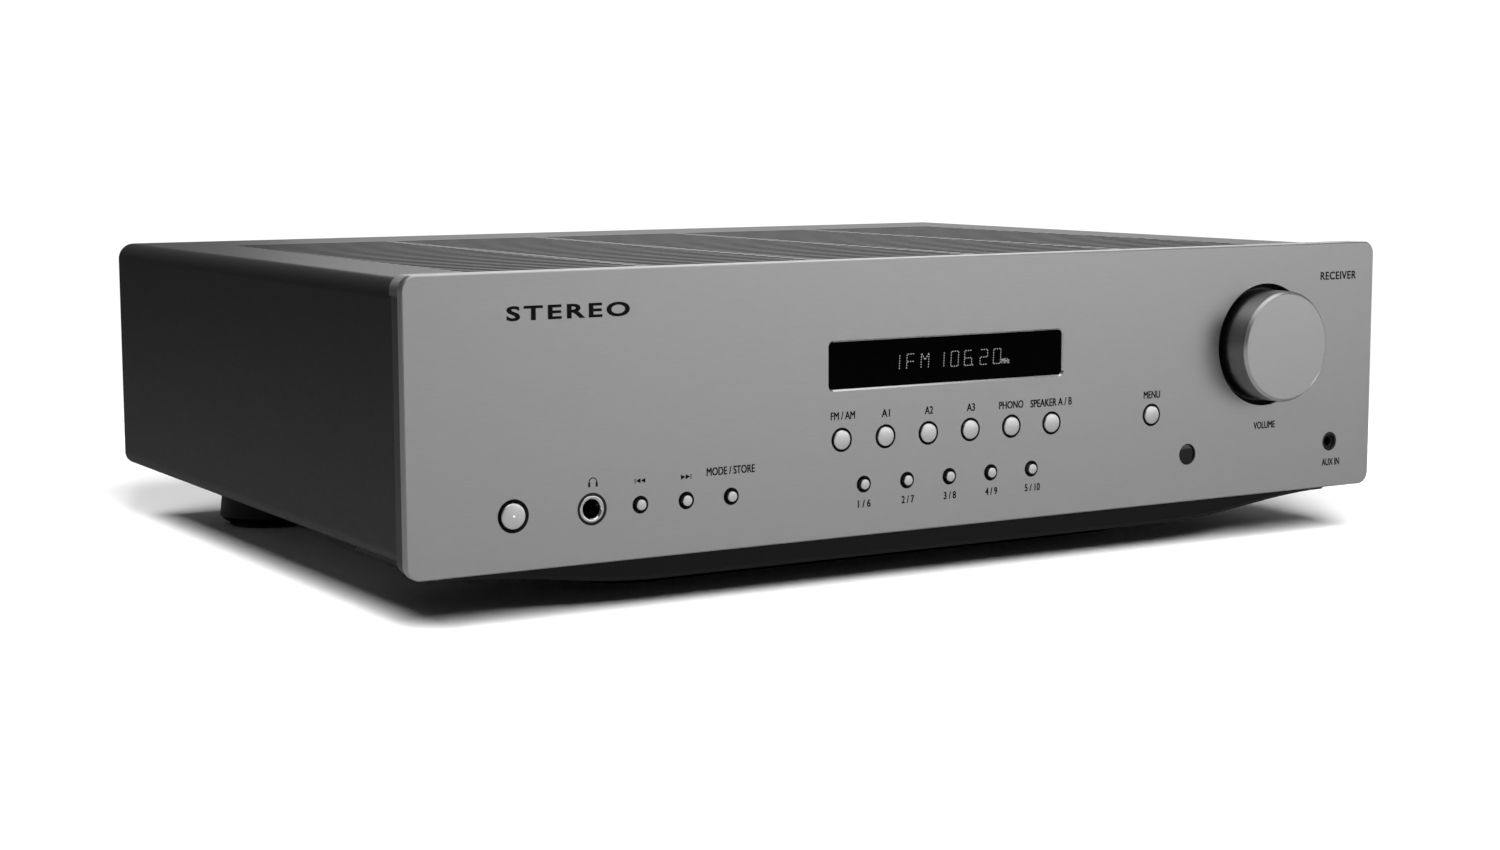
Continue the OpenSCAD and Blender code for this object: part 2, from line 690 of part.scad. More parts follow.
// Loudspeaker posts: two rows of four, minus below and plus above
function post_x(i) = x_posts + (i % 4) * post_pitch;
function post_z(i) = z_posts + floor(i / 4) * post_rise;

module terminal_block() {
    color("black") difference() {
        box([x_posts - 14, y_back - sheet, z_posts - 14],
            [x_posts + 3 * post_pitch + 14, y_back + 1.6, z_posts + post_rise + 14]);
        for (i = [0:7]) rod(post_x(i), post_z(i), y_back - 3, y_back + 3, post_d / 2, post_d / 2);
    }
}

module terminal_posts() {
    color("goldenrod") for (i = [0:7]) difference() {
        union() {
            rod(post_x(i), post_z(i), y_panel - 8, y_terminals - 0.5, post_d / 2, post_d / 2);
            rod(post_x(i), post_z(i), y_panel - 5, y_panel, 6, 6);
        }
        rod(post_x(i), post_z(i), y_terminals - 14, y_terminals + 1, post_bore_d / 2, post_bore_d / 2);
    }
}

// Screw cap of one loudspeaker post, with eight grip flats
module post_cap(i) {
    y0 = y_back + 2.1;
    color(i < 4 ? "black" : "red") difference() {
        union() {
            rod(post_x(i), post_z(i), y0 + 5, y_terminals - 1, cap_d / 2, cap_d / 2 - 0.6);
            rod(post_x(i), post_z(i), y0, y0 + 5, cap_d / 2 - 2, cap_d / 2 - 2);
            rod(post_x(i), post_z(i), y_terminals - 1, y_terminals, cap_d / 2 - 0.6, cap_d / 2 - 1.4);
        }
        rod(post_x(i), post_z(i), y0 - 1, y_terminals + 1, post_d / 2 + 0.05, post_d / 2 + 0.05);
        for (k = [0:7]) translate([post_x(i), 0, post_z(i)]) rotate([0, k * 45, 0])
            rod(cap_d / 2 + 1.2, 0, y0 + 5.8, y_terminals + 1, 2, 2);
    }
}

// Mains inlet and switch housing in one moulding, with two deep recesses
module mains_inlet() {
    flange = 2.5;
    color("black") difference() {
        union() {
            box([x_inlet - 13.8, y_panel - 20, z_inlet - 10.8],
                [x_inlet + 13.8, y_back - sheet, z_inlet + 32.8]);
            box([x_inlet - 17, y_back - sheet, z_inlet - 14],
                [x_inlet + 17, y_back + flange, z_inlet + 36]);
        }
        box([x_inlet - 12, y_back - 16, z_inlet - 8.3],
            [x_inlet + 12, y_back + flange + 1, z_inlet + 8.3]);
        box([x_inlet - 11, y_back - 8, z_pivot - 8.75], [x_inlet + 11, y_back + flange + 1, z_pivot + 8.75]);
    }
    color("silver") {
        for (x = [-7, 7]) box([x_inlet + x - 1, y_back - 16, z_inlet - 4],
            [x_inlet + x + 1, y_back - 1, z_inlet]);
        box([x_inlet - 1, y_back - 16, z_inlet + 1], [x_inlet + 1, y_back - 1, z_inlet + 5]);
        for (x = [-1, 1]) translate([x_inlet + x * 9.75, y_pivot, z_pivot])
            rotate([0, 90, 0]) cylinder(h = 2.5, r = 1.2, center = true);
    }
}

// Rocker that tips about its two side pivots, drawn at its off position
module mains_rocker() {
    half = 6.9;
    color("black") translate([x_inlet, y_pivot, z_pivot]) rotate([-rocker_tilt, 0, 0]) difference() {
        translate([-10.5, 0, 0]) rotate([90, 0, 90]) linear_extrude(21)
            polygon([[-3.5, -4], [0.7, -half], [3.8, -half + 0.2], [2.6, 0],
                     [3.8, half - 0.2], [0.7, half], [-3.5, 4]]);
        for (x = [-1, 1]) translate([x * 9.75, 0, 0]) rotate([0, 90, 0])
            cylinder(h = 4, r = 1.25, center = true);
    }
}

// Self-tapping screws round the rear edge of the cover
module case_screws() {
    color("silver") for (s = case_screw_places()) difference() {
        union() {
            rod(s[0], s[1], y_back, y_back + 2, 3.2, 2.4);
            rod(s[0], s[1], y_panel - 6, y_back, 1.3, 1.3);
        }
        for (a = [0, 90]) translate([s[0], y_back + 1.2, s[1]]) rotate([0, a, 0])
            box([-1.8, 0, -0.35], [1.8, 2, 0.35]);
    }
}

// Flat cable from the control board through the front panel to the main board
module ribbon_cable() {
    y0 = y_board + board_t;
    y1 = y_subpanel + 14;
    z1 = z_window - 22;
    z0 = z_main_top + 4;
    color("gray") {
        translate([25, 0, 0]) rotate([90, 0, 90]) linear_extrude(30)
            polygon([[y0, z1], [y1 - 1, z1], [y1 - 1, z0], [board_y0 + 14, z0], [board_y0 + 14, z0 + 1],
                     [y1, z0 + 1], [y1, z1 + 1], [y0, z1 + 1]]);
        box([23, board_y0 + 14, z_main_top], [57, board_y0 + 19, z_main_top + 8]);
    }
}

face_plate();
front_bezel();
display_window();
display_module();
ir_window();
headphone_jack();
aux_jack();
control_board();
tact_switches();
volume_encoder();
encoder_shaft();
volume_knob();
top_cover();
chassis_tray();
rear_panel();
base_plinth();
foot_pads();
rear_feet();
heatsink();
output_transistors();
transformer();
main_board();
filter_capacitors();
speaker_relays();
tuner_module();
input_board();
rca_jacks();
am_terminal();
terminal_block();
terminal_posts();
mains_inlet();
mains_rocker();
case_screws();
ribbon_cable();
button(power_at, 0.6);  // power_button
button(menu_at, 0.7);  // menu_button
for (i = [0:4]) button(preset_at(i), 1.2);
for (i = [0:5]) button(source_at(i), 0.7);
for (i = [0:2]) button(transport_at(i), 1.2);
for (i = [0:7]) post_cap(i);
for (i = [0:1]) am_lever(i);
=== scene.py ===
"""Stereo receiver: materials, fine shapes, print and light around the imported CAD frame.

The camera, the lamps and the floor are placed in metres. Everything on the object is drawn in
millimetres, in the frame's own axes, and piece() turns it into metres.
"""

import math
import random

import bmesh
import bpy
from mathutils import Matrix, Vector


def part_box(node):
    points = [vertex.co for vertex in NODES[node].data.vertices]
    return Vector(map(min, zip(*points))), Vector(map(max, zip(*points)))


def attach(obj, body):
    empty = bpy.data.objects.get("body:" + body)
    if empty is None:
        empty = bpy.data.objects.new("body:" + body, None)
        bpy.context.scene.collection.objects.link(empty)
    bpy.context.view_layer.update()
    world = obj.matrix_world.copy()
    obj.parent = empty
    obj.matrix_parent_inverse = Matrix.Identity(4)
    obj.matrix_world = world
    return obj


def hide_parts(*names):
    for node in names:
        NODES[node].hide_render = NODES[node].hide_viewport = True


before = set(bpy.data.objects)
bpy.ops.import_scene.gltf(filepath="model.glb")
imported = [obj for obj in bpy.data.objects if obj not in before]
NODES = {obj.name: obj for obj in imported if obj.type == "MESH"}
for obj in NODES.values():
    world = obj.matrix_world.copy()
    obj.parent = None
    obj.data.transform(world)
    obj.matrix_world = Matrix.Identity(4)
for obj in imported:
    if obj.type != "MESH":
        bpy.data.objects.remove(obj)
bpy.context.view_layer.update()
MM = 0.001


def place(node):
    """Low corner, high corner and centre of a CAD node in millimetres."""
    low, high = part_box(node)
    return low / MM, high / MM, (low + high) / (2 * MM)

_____

• _Problem statement_
Return exactly the lines of the data, and only those, from the line with "bpy.context.scene.collection.objects.link(empty)" through the last line, inclusive.

• _Solution below_
        bpy.context.scene.collection.objects.link(empty)
    bpy.context.view_layer.update()
    world = obj.matrix_world.copy()
    obj.parent = empty
    obj.matrix_parent_inverse = Matrix.Identity(4)
    obj.matrix_world = world
    return obj


def hide_parts(*names):
    for node in names:
        NODES[node].hide_render = NODES[node].hide_viewport = True


before = set(bpy.data.objects)
bpy.ops.import_scene.gltf(filepath="model.glb")
imported = [obj for obj in bpy.data.objects if obj not in before]
NODES = {obj.name: obj for obj in imported if obj.type == "MESH"}
for obj in NODES.values():
    world = obj.matrix_world.copy()
    obj.parent = None
    obj.data.transform(world)
    obj.matrix_world = Matrix.Identity(4)
for obj in imported:
    if obj.type != "MESH":
        bpy.data.objects.remove(obj)
bpy.context.view_layer.update()
MM = 0.001


def place(node):
    """Low corner, high corner and centre of a CAD node in millimetres."""
    low, high = part_box(node)
    return low / MM, high / MM, (low + high) / (2 * MM)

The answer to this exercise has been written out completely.